Tuesday, May 14, 2013

Stay Off the Grass!

Here we are on May 14th, 2013 and, as you can see from the picture above, the only animals on my farm enjoying the bounty of the pasture are the chickens and the rabbits. In fact it is all that I can do to stop myself from turning the cows and sheep out on the pasture ... especially since I'm purchasing small square bales of hay about every 10 or 12 days! But, I know that it is for the best because my pastures are just not to the point they need to be for them to be grazed.
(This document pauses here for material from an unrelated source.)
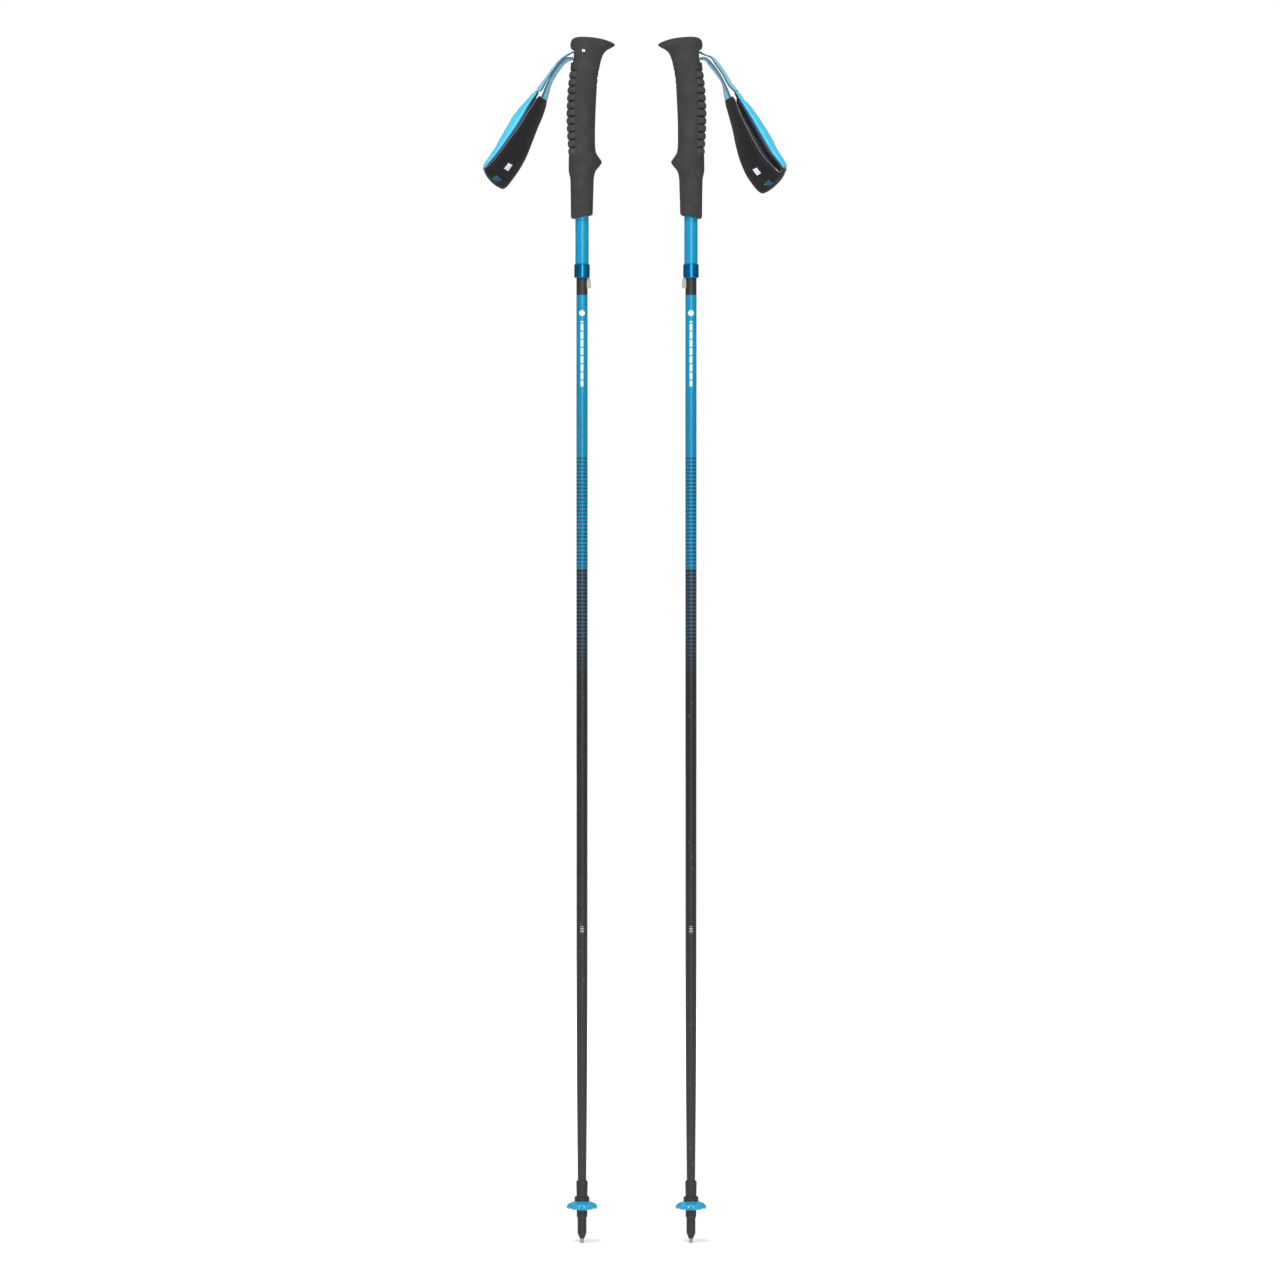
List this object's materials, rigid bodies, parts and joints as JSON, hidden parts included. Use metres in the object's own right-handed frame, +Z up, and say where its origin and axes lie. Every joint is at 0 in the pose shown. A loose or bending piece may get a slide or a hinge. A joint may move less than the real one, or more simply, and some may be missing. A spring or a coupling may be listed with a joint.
{
  "type": "trekking poles",
  "caption": "Folding trekking poles with foam grips, padded wrist straps, a push-button lock, a tension cord, striped shafts, small snow baskets and metal tips.",
  "frame": {"origin": "on the ground midway between the two tips", "axes": "+Z up along the poles, +X from the left pole to the right pole, +Y away from the front"},
  "size_m": [0.3019, 0.0296, 1.2],
  "materials": {
    "grip_eva": "matt closed-cell foam",
    "moulded_black": "fine moulded grain",
    "steel": "bright",
    "webbing_blue": "woven webbing",
    "pad_black": "knitted face over foam, grey lining",
    "shaft_blue": "gloss lacquer with darker hoops",
    "shaft_charcoal": "satin lacquer",
    "collar_blue": "anodised",
    "bush_white": "natural acetal",
    "cord_grey": "braided sheath",
    "button_grey": "smooth",
    "basket_blue": "slightly see-through",
    "tip_metal": "ground"
  },
  "bodies": {
    "left_handle": {"left_grip_foam": "grip_eva", "left_grip_extension": "grip_eva", "left_grip_core": "moulded_black", "left_strap_pin": "steel", "left_strap_root": "webbing_blue", "left_upper_tube": "shaft_blue", "left_lock_collar": "collar_blue", "left_collar_bush": "bush_white", "left_cord_anchor": "moulded_black", "left_tension_spring": "steel", "left_cord_crimp": "steel"},
    "left_strap": {"left_strap_webbing": "webbing_blue", "left_strap_pad": "pad_black", "left_strap_panel": "webbing_blue"},
    "left_upper_section": {"left_upper_section_tube": "shaft_blue", "left_lock_housing": "moulded_black", "left_guide_bush": "bush_white", "left_button_spring": "steel", "left_tension_cord": "cord_grey"},
    "left_button": {"left_release_button": "button_grey"},
    "left_middle_section": {"left_middle_section_tube": "shaft_charcoal", "left_upper_spigot": "moulded_black"},
    "left_lower_section": {"left_lower_section_tube": "shaft_charcoal", "left_lower_spigot": "moulded_black", "left_cord_stop": "moulded_black", "left_tip_ferrule": "moulded_black", "left_basket": "basket_blue", "left_carbide_tip": "tip_metal"},
    "right_handle": {"right_grip_foam": "grip_eva", "right_grip_extension": "grip_eva", "right_grip_core": "moulded_black", "right_strap_pin": "steel", "right_strap_root": "webbing_blue", "right_upper_tube": "shaft_blue", "right_lock_collar": "collar_blue", "right_collar_bush": "bush_white", "right_cord_anchor": "moulded_black", "right_tension_spring": "steel", "right_cord_crimp": "steel"},
    "right_strap": {"right_strap_webbing": "webbing_blue", "right_strap_pad": "pad_black", "right_strap_panel": "webbing_blue"},
    "right_upper_section": {"right_upper_section_tube": "shaft_blue", "right_lock_housing": "moulded_black", "right_guide_bush": "bush_white", "right_button_spring": "steel", "right_tension_cord": "cord_grey"},
    "right_button": {"right_release_button": "button_grey"},
    "right_middle_section": {"right_middle_section_tube": "shaft_charcoal", "right_upper_spigot": "moulded_black"},
    "right_lower_section": {"right_lower_section_tube": "shaft_charcoal", "right_lower_spigot": "moulded_black", "right_cord_stop": "moulded_black", "right_tip_ferrule": "moulded_black", "right_basket": "basket_blue", "right_carbide_tip": "tip_metal"}
  },
  "joints": [
    {"name": "left_handle_slide", "type": "slide", "parent": "left_handle", "child": "left_upper_section", "axis": [0, 0, 1], "range_m": [0, 0.09], "deforming": ["left_tension_cord", "left_release_button", "left_button_spring"]},
    {"name": "left_button_press", "type": "slide", "parent": "left_upper_section", "child": "left_button", "axis": [-1, 0, 0], "range_m": [0, 0.0034], "stiffness_N_per_m": 700, "springref_m": -0.002, "deforming": ["left_button_spring"]},
    {"name": "left_upper_fold", "type": "hinge", "parent": "left_upper_section", "child": "left_middle_section", "pos_m": [-0.0542, 0.013, 0.671], "axis": [1, 0, 0], "range_deg": [0, 180], "deforming": ["left_tension_cord"]},
    {"name": "left_lower_fold", "type": "hinge", "parent": "left_middle_section", "child": "left_lower_section", "pos_m": [-0.06546, 0.0065, 0.381], "axis": [0.5, 0.866, 0], "range_deg": [0, 180], "deforming": ["left_tension_cord"]},
    {"name": "left_strap_swing", "type": "hinge", "parent": "left_handle", "child": "left_strap", "pos_m": [-0.0657, 0, 1.181], "axis": [0, 1, 0], "range_deg": [-18, 45]},
    {"name": "right_handle_slide", "type": "slide", "parent": "right_handle", "child": "right_upper_section", "axis": [0, 0, 1], "range_m": [0, 0.09], "deforming": ["right_tension_cord", "right_release_button", "right_button_spring"]},
    {"name": "right_button_press", "type": "slide", "parent": "right_upper_section", "child": "right_button", "axis": [1, 0, 0], "range_m": [0, 0.0034], "stiffness_N_per_m": 700, "springref_m": -0.002, "deforming": ["right_button_spring"]},
    {"name": "right_upper_fold", "type": "hinge", "parent": "right_upper_section", "child": "right_middle_section", "pos_m": [0.0542, -0.013, 0.671], "axis": [-1, 0, 0], "range_deg": [0, 180], "deforming": ["right_tension_cord"]},
    {"name": "right_lower_fold", "type": "hinge", "parent": "right_middle_section", "child": "right_lower_section", "pos_m": [0.06546, -0.0065, 0.381], "axis": [-0.5, -0.866, 0], "range_deg": [0, 180], "deforming": ["right_tension_cord"]},
    {"name": "right_strap_swing", "type": "hinge", "parent": "right_handle", "child": "right_strap", "pos_m": [0.0657, 0, 1.181], "axis": [0, -1, 0], "range_deg": [-18, 45]},
    {"name": "poles_apart", "type": "slide", "parent": "left_handle", "child": "right_handle", "axis": [1, 0, 0], "range_m": [0, 0.3]}
  ]
}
I believe there are a combination of factors that have my pastures lagging behind a little bit this spring. First of all it has been a cool spring (we had 9 inches of snow on May 4th). That has kept everybody's pastures growing slowly, but especially mine that still have a large amount of warm season grasses as the main forage (even after 4 years of intensive rotational grazing). On top of the cool spring combined with the warm season grasses there is the whole issue of the drought of 2012. I ran my pastures pretty hard last year, and if I am going to be truthful with myself I used them up a little more than I should have. So, even though as you can see from the picture below that we are statistically out of the drought I'm still paying the price.

All of this has led to me having to make the painfully tough choice of keeping my cattle and sheep off the pastures and up at the house still eating hay. Each day as I drive to town for work I see what seems like every other farmers cattle out grazing while mine are still eating expensive (still have drought prices here) hay. And, each time I see those cows grazing I try to tell myself that I could put them out on the pasture and just give them bigger paddocks while feeding a little hay still. In my "want to get grazing" mind that seems like the perfect solution, but in my "need to do what is best for the longevity of the pastures" mind I know that I need to just hold off and let them heal as we keep getting some decent moisture this spring.
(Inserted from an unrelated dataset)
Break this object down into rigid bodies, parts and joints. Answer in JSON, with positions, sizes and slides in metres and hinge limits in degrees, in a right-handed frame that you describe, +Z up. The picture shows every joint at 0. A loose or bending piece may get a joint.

How are your pastures? Has the cool spring kept them from taking off? Did you do a better job managing them last summer than I did (most likely you did)? I'd love to hear your thoughts on the subject.


Tara said...

We're having the opposite problem. One day I was holding off and the next day, boom! The grass is so far ahead of our small heard of 11 that we can't keep on top of it.

We're building our herd, and obviously not fast enough. We still have low lying areas that are too wet that we have to avoid, but the grass is growing too quickly there as well.
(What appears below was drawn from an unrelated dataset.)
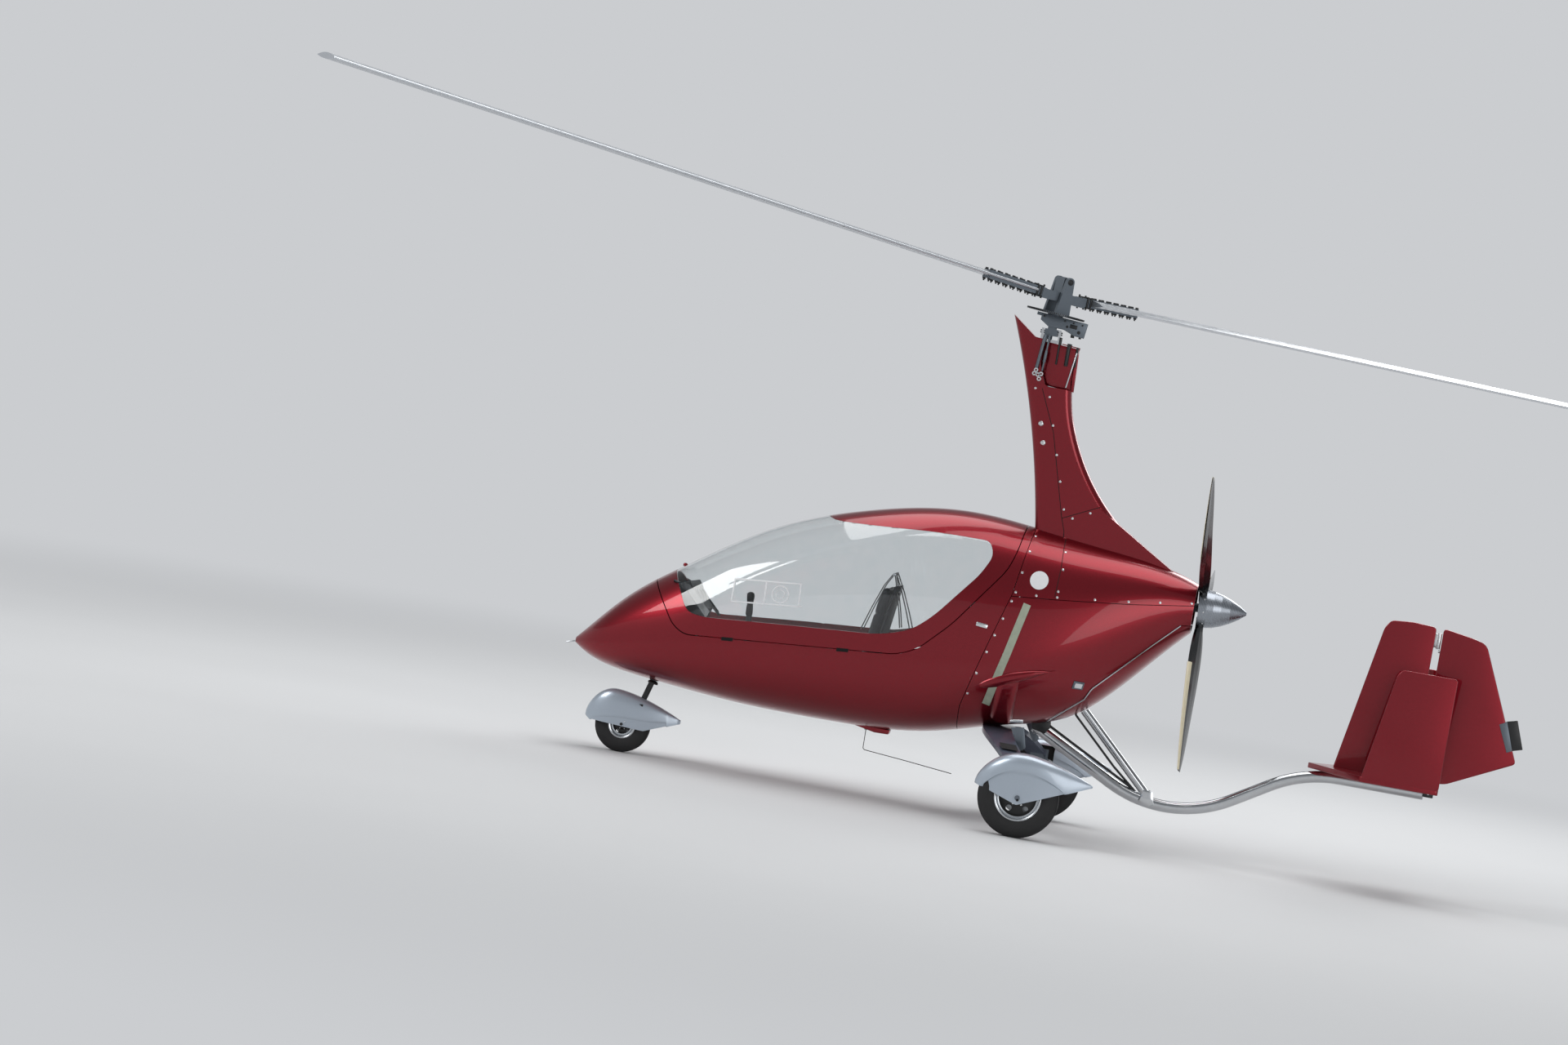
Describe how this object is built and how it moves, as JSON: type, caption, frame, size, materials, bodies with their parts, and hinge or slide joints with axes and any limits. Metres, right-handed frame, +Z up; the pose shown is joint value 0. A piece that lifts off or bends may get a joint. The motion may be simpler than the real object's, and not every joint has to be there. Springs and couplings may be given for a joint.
{
  "type": "gyrocopter",
  "caption": "Enclosed tandem gyrocopter with a free-turning two-blade rotor, pusher propeller, hinged canopy, steered nose wheel, spats and working rudder.",
  "frame": {"origin": "on the ground under the middle of the overall box, close below the rotor head", "axes": "+X towards the tail, +Y to starboard, +Z up"},
  "size_m": [6.9824, 4.9544, 3.158],
  "materials": {
    "painted_shell": "clear-coated candy red paint on a composite shell",
    "clear_acrylic": "clear acrylic, polished",
    "dark_cabin": "dark grey moulded lining",
    "firewall_sheet": "bare aluminium sheet",
    "upholstery": "dark grey woven cover",
    "grey_anodised": "grey anodised aluminium",
    "polished_steel": "polished stainless steel",
    "composite_bow": "grey-blue glass-fibre laminate",
    "silver_shell": "silver-grey paint on a composite shell",
    "grey_steel": "blue-grey powder coat",
    "tyre_rubber": "black rubber",
    "wheel_alloy": "bright turned aluminium",
    "blade_aluminium": "bright extruded aluminium",
    "engine_block": "cast aluminium block",
    "carbon_black": "black composite",
    "satin_silver": "satin silver spinner"
  },
  "bodies": {
    "airframe": {"cabin_floor": "dark_cabin", "control_stick": "dark_cabin", "cowl_port": "painted_shell", "cowl_starboard": "painted_shell", "cowl_upper": "painted_shell", "engine": "engine_block", "exhaust_wedge": "painted_shell", "firewall": "firewall_sheet", "fuselage_tub": "painted_shell", "gear_bow": "composite_bow", "instrument_panel": "dark_cabin", "keel_strut": "polished_steel", "keel_tube": "polished_steel", "main_axles": "grey_anodised", "main_spats": "silver_shell", "mast_fairing_front": "painted_shell", "mast_fairing_rear": "painted_shell", "nose_leg_bearing": "grey_steel", "outer_fins": "painted_shell", "rotor_mast": "polished_steel", "seat_front": "upholstery", "seat_rear": "upholstery", "stabiliser": "painted_shell", "tail_fin": "painted_shell"},
    "canopy": {"canopy_frame": "painted_shell", "canopy_glass": "clear_acrylic"},
    "nose_leg": {"nose_fork": "grey_steel", "nose_spat": "silver_shell"},
    "nose_wheel": {"tyre_nose": "tyre_rubber", "rim_nose": "wheel_alloy"},
    "main_wheel_port": {"tyre_port": "tyre_rubber", "rim_port": "wheel_alloy"},
    "main_wheel_starboard": {"tyre_starboard": "tyre_rubber", "rim_starboard": "wheel_alloy"},
    "propeller": {"propeller_blades": "carbon_black", "spinner": "satin_silver"},
    "rudder": {"rudder": "painted_shell"},
    "head_roll": {"gimbal_cross": "grey_anodised"},
    "head_pitch": {"rotor_head_block": "grey_anodised"},
    "rotor_hub": {"teeter_towers": "grey_anodised"},
    "rotor": {"hub_bar": "grey_anodised", "rotor_blades": "blade_aluminium"}
  },
  "joints": [
    {"name": "canopy_hinge", "type": "hinge", "parent": "airframe", "child": "canopy", "pos_m": [-0.988, 0.396, 0.703], "axis": [-0.9959, 0, -0.0906], "range_deg": [0, 80]},
    {"name": "nose_steering", "type": "hinge", "parent": "airframe", "child": "nose_leg", "pos_m": [-1.683, 0, 0.395], "axis": [0.1564, 0, 0.9877], "range_deg": [-30, 30]},
    {"name": "nose_wheel_spin", "type": "hinge", "parent": "nose_leg", "child": "nose_wheel", "pos_m": [-1.797, 0, 0.14], "axis": [0, 1, 0], "continuous": true},
    {"name": "port_wheel_spin", "type": "hinge", "parent": "airframe", "child": "main_wheel_port", "pos_m": [0.305, -0.78, 0.2], "axis": [0, 1, 0], "continuous": true},
    {"name": "starboard_wheel_spin", "type": "hinge", "parent": "airframe", "child": "main_wheel_starboard", "pos_m": [0.305, 0.78, 0.2], "axis": [0, 1, 0], "continuous": true},
    {"name": "propeller_spin", "type": "hinge", "parent": "airframe", "child": "propeller", "pos_m": [0.997, 0, 1.25], "axis": [0.9987, 0, 0.0506], "continuous": true},
    {"name": "rudder_hinge", "type": "hinge", "parent": "airframe", "child": "rudder", "pos_m": [2.192, 0, 0.98], "axis": [0, 0, 1], "range_deg": [-28, 28]},
    {"name": "head_roll_pivot", "type": "hinge", "parent": "airframe", "child": "head_roll", "pos_m": [0.005, 0, 2.485], "axis": [1, 0, 0], "range_deg": [-9, 9]},
    {"name": "head_pitch_pivot", "type": "hinge", "parent": "head_roll", "child": "head_pitch", "pos_m": [0.005, 0, 2.53], "axis": [0, 1, 0], "range_deg": [-5, 13]},
    {"name": "rotor_spin", "type": "hinge", "parent": "head_pitch", "child": "rotor_hub", "pos_m": [0.005, 0, 2.53], "axis": [0.0819, 0, 0.9966], "continuous": true},
    {"name": "rotor_teeter", "type": "hinge", "parent": "rotor_hub", "child": "rotor", "pos_m": [0.02319, 0, 2.75125], "axis": [0.5788, -0.8141, -0.0476], "range_deg": [-8, 8]}
  ]
}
I feel for your predicament. We were down to our last round bale when the grass yelled, "come and get me!". Just by the skin of our teeth..

Ethan Book said...

One day I hope to have the "problem" of too much grass ;) Actually that has been my plan all along, that as the pastures and soils are rebuilt to the point that they are strong enough I would make hay on a portion of the pastures during the spring flush when the grass is growing quickly.

Just not there yet ...

Anonymous said...

Wish I was closer to you (I'm East. PA) and I am ...a beginning farmer with a ton of pasture with no livestock yet! With the warm weather last few weeks...the place has gone CRAZY! Thanks for a great podcast and I love the "Hard Lessons" Shawn

Rich said...

It takes time after a drought for your pastures to recover (if that's even the right way to describe it).

Here in OK, in 2011 we had a drought with almost no rain all summer and extreme heat. It rained enough that fall and the next spring that everybody was saying the drought was over. But by May 2012 it stopped raining and it got hot (over 100 degrees in May).

I had a feeling the drought wasn't over, and I baled a lot of wheat straw as insurance in case I didn't have enough hay.

It got hot and stopped raining in late spring, so the grass didn't really grow that much over the summer except for a whole lot of winter annuals (mainly cheat and a little ryegrass) and weeds in early spring. It was so hot and dry last summer that most of the blackberries I've been fighting for years to get rid of actually died from the drought conditions.

We had a mild winter, got enough rain to fill up the ponds, and now are only in a moderate drought condition (instead of extreme and exceptional), but it sure seems an awful lot like last year.

I ran out of hay and straw about a month ago and have been grazing since then. The grass is short and doesn't seem to be growing very fast, but the cattle seem to be gaining condition (green grass helps a lot). I'd like to have had the grass growing a little bit more before I start grazing it, but right now I don't have much choice.

After wheat harvest, I plan on grazing the stubble and the volunteer crabgrass to let my pastures rest. I'm also going to plant some sorghum-sudangrass for hay and possibly grazing depending on how much rain we get this summer.

After these two years of drought, I've beginning to see the wisdom of managing every year like a drought is going to come each summer. I'm also going to try to build up a hay reserve to make it easier to survive through the dry years.

Andrew said...

Here in SE Minnesota we're suffering from the same late spring you're having. We'll get cows out on grass this weekend, but the holdup is due to lack of fence, not trying to stay off the grass.